The Guardian reported in their November 2011 article, "Libyan chemical weapons stockpiles intact, say inspectors," that:
Libya's stockpiles of mustard gas and chemicals used to make weapons are intact and were not stolen during the uprising that toppled Muammar Gaddafi, weapons inspectors have said.
But also reported that:
The abandonment or disappearance of some Gaddafi-era weapons has prompted concerns that such firepower could erode regional security if it falls into the hands of Islamist militants or rebels active in north Africa. Some fear they could be used by Gaddafi loyalists to spread instability in Libya.
Last month Human Rights Watch urged Libya's ruling national transitional council to take action over large numbers of heavy weapons, including surface-to-air missiles, it said were lying unguarded more than two months after Gaddafi was overthrown.On Wednesday the UN secretary general, Ban Ki-moon, said the UN would send experts to Libya to help ensure nuclear material and chemical weapons did not fall into the wrong hands.

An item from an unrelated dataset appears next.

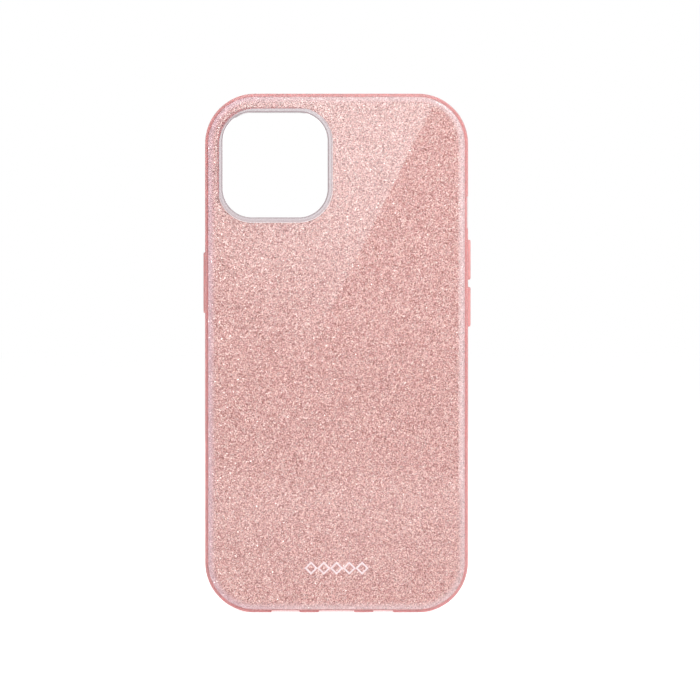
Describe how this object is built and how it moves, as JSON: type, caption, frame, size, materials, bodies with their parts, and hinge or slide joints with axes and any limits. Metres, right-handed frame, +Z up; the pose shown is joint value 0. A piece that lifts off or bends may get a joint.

And while inspectors claim that Libya's chemical weapons are in the "government's" hands and not "extremists'," it is clear by the Libyan government's own admission, that they themselves are involved in sending fighters and weapons into Syria.
It remains to be seen where these chemical weapons came from. Should they appear to be from Libya's arsenal, NATO, especially the US and Turkey, would be implicated in supplying Al Qaeda terrorists with WMDs, the very scenario the West has been paralyzed in fear over for the past 10 years, has given up its liberties, and spilled the blood of thousands of its soldiers to prevent.
The implications of Western-backed terrorists using chemical weapons, regardless of their origin, has cost the West its already floundering legitimacy, jeopardized its institutions, and has further shook the confidence of the many shareholders invested in them – politically, financially, industrially, and strategically. Such shareholders would be wise to begin looking for exits and cultivating alternatives outside the Wall Street-London international order.